On this International Day in Support of Victims of Torture, we have something to celebrate. Fifteen years after signing the UN convention, the DRC has taken a major step forward in advancing human rights. After months of delay, the DRC finally changed its penal code and adopted a law criminalizing torture on July 13th.

Local and international human rights activists fought and waited for this victorious day to arrive. Among them is AJWS’s fearless partner, Action des Chretiens pour l’Abolition de la Torture (ACAT), based in North Kivu in eastern DRC. ACAT’s mission is to fight against all forms of human rights violations, including torture and death penalty. ACAT actively investigates and monitors human rights abuses in North Kivu, one of the most affected areas by the ongoing armed conflict in the country. For years, government security forces, including police and the army, have inflicted unimaginable suffering on civilians and detainees alike through torture.

Last September, AJWS awarded ACAT a grant to investigate 40 cases of torture in detention centers across three territories in North Kivu.

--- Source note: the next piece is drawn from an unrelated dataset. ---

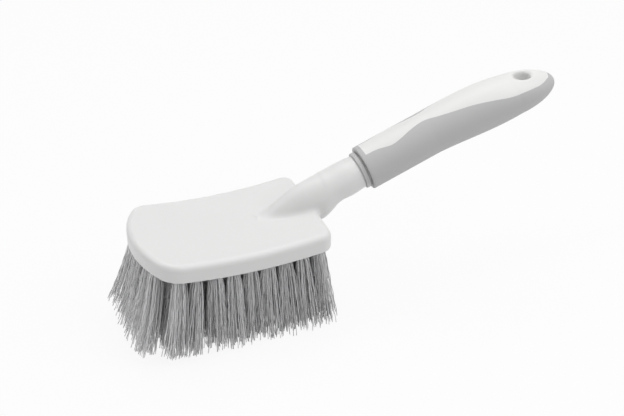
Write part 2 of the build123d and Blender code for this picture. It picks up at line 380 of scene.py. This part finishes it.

Offering legal aid, ACAT sought medical assistance and reparations through the court system for 19 victims. In addition, ACAT continued its active advocacy campaign, targeting local lawmakers to pass the law prohibiting torture. In concert with other local and international organizations, ACAT’s successful campaign put consistent pressure on the government to live by its zero tolerance policy for torture and other ill treatment.

To commemorate the International Day in Support of Victims of Torture, ACAT and other civil society organizations, in collaboration with the human rights section of the UN Stabilization Mission in Congo, met with local lawmakers and representatives from the military. ACAT used this opportunity to present on the current state of torture in North Kivu province. ACAT’s leaders identified 107 cases of torture in 2010 and 50 cases during the first half of 2011. These cases were identified within public and underground detention centers in North Kivu.

By adopting a law criminalizing torture, the DRC has reached a significant milestone in its fight against impunity. The next step, ACAT declares, is to widely publicize the new law throughout the DRC so community members can pursue justice for countless victims of torture and accountability for perpetrators. It will also be critical to maintain pressure on the government to enforce the law.